(Extracted data entries)
::::::::::

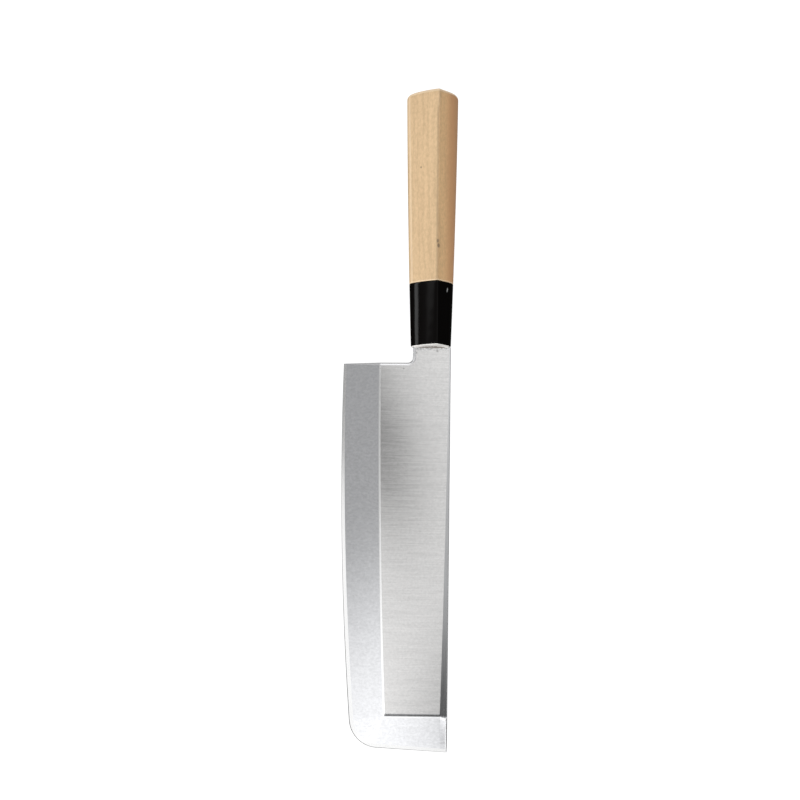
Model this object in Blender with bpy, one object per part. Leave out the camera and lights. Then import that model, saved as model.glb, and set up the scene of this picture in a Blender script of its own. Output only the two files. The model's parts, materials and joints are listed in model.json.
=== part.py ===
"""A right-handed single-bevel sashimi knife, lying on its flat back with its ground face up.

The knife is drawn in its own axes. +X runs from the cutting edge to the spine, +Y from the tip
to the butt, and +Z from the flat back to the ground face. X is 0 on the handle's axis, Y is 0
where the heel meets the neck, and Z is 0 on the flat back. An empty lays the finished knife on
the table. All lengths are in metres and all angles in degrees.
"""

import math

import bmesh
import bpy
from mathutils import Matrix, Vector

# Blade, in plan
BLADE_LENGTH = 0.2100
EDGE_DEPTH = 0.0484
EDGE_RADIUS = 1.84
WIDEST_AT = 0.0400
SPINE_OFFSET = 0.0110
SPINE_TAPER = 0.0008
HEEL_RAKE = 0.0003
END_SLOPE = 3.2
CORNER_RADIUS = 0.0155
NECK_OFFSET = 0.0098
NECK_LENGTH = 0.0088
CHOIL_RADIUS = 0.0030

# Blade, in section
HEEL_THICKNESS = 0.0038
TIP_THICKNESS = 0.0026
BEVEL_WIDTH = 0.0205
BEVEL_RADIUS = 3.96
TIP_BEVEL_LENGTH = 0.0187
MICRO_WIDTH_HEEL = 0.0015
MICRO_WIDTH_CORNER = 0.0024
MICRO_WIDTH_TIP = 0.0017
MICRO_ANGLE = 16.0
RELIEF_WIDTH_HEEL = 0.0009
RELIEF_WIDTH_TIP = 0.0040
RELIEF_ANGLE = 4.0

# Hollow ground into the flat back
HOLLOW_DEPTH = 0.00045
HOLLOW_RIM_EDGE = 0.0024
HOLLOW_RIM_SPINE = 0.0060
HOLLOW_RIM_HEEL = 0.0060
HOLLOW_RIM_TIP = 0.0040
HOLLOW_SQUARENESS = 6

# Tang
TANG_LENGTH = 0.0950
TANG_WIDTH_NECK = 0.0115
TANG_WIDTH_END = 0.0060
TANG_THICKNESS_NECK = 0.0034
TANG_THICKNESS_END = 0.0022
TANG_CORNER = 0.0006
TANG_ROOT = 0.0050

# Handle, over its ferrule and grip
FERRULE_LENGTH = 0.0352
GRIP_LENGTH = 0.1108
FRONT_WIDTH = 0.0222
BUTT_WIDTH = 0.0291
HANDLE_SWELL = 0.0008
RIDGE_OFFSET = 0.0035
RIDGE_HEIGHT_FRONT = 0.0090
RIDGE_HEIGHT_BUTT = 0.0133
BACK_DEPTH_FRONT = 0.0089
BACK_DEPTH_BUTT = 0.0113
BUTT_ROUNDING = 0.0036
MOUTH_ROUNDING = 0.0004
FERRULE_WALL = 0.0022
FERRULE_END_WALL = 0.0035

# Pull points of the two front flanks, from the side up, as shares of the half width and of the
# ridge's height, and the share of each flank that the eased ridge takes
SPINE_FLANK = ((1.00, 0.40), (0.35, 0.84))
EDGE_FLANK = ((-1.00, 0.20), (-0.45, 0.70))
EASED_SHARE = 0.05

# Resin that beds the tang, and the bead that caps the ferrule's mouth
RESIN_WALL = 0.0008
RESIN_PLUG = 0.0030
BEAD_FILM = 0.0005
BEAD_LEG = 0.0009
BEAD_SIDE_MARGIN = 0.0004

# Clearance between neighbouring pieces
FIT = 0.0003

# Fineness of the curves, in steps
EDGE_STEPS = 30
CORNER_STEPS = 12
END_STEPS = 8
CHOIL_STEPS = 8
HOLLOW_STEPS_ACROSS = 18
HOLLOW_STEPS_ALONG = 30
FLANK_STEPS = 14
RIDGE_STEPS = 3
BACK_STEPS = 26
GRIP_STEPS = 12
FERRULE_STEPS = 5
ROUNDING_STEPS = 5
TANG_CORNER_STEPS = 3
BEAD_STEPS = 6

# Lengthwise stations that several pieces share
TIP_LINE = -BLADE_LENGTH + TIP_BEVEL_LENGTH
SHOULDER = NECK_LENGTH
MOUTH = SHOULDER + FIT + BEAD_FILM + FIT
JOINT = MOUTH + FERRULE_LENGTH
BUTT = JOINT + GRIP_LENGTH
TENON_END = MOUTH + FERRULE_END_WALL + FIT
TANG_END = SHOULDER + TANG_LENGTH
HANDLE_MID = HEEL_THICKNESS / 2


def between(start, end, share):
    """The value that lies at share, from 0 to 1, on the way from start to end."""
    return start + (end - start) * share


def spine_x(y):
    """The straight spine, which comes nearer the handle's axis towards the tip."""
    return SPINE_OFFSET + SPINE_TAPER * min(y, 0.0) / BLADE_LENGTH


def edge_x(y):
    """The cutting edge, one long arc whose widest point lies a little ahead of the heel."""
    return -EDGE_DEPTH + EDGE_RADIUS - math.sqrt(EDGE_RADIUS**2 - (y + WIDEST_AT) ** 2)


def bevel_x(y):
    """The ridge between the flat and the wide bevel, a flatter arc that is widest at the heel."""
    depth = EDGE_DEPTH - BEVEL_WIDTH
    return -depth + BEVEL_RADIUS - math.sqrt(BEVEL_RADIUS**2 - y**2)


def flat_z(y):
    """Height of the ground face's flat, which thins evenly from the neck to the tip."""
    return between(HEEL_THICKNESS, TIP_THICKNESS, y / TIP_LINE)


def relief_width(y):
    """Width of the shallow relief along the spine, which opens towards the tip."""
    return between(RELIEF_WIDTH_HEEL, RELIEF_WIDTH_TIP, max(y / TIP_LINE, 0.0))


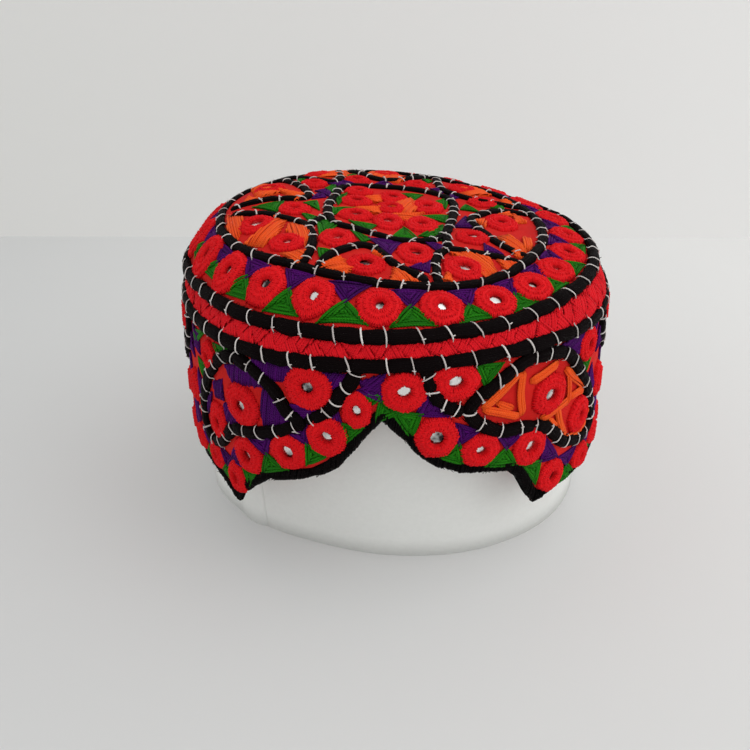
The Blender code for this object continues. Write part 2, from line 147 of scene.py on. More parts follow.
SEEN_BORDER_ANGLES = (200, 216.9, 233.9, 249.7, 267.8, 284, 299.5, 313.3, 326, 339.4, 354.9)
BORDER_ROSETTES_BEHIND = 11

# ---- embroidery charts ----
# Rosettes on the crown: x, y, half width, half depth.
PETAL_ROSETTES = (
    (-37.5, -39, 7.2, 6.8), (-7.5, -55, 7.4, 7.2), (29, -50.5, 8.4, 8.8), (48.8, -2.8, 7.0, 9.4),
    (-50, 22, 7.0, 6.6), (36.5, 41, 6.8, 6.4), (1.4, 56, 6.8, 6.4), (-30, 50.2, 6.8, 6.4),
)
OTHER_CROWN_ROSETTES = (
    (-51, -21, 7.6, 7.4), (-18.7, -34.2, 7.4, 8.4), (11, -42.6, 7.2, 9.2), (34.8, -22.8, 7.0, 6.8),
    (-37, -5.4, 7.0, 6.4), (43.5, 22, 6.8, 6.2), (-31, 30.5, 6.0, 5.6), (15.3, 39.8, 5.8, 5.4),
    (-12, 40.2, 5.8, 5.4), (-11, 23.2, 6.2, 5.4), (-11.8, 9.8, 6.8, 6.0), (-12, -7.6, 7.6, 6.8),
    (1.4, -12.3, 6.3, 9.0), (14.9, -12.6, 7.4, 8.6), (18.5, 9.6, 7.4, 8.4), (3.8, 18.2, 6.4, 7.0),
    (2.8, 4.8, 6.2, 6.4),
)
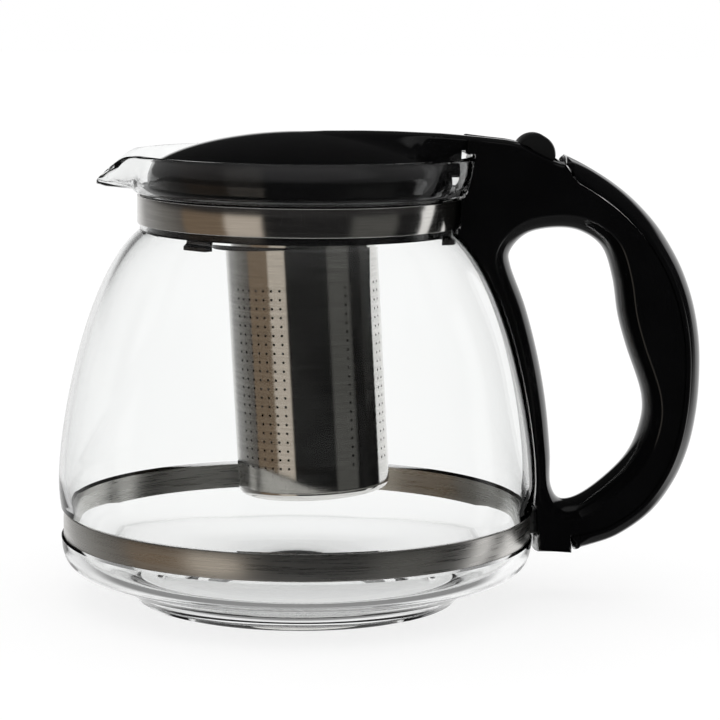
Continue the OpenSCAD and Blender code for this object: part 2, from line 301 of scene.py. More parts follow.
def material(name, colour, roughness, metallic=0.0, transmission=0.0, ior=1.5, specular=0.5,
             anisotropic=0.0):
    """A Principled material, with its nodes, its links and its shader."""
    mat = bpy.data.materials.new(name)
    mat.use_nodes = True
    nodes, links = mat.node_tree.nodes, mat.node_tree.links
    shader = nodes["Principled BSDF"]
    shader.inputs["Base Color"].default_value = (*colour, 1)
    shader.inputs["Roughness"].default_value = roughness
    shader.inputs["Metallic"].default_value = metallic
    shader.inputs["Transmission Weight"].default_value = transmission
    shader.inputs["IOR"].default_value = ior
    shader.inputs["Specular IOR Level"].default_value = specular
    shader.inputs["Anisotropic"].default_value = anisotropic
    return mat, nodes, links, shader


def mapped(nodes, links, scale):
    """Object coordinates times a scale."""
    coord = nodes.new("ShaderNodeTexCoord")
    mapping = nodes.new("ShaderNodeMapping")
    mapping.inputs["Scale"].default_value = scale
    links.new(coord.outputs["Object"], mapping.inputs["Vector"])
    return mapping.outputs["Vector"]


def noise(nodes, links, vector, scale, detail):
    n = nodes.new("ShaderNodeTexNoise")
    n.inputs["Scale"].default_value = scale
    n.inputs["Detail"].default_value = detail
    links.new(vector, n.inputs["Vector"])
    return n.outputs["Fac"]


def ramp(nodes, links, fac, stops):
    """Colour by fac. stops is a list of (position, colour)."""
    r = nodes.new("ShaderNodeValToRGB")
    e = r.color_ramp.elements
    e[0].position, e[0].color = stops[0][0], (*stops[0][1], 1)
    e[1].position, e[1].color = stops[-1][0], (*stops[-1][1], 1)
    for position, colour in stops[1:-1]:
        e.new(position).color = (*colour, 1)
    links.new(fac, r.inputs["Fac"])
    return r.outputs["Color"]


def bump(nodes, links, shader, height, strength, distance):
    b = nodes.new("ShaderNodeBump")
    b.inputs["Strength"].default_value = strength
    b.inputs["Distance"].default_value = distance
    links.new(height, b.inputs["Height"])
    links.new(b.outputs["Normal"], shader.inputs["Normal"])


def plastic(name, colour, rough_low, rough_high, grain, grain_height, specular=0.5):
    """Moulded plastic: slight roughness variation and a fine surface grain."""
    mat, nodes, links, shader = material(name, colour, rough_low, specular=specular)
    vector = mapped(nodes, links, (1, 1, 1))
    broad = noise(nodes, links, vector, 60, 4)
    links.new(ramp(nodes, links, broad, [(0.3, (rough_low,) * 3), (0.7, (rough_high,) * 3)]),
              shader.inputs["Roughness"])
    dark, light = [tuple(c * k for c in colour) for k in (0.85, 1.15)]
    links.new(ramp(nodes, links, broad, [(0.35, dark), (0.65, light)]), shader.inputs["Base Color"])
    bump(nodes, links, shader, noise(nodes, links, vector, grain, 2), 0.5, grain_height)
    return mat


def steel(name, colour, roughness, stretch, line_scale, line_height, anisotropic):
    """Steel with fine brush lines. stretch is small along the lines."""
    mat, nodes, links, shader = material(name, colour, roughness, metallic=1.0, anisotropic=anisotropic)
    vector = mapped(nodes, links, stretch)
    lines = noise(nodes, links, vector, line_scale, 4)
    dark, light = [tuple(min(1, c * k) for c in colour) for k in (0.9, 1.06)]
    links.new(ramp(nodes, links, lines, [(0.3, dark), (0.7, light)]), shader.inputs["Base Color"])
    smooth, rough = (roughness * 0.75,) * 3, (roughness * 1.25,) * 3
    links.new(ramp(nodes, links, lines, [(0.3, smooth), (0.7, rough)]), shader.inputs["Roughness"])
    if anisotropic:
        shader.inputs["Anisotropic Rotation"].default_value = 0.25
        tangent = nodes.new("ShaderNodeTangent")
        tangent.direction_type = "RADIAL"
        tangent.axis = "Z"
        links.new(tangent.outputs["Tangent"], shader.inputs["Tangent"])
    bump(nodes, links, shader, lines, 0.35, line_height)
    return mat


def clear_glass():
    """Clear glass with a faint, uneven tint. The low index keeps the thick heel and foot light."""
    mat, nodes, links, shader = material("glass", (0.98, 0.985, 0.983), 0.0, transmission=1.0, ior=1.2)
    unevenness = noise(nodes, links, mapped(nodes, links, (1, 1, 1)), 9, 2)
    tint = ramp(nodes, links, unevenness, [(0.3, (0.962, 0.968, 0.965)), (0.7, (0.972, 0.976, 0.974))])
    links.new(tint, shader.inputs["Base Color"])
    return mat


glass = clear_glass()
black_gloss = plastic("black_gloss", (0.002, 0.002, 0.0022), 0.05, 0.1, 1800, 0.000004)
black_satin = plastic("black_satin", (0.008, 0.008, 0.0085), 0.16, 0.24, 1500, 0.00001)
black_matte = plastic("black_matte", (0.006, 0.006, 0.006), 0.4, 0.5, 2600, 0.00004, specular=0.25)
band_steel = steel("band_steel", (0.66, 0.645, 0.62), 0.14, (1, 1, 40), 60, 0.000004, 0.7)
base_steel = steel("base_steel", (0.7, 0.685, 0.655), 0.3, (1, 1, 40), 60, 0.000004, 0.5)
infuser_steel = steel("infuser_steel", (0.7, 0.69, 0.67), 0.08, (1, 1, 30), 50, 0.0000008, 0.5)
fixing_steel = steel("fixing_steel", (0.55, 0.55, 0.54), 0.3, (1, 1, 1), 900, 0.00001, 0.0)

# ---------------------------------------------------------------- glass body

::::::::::

Write out, exactly and with nothing else, the lines of the listing above from its first line through the line with "ground face up.".

• RESULT:
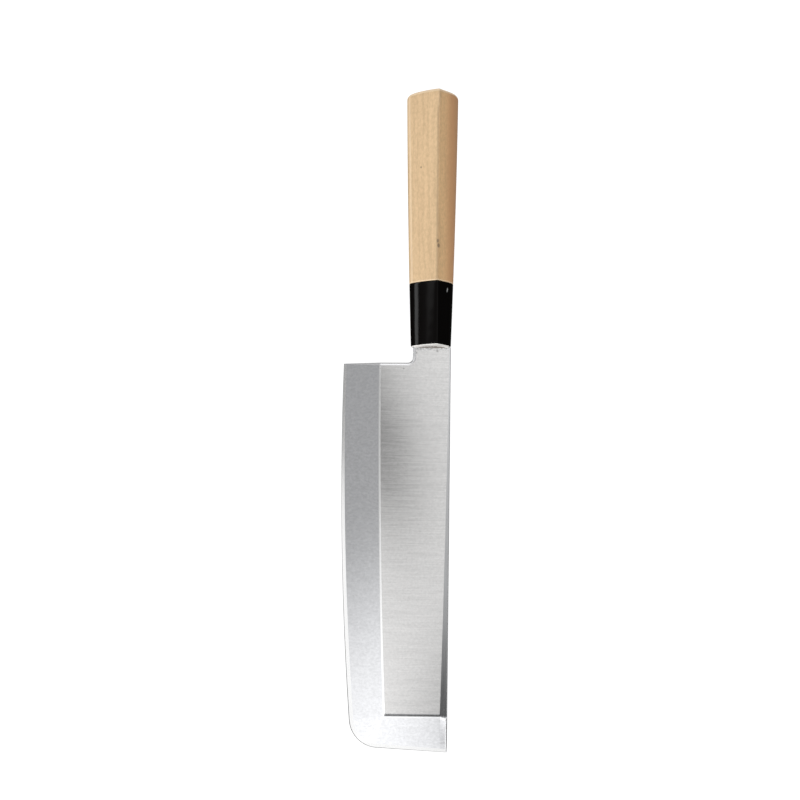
Model this object in Blender with bpy, one object per part. Leave out the camera and lights. Then import that model, saved as model.glb, and set up the scene of this picture in a Blender script of its own. Output only the two files. The model's parts, materials and joints are listed in model.json.
=== part.py ===
"""A right-handed single-bevel sashimi knife, lying on its flat back with its ground face up.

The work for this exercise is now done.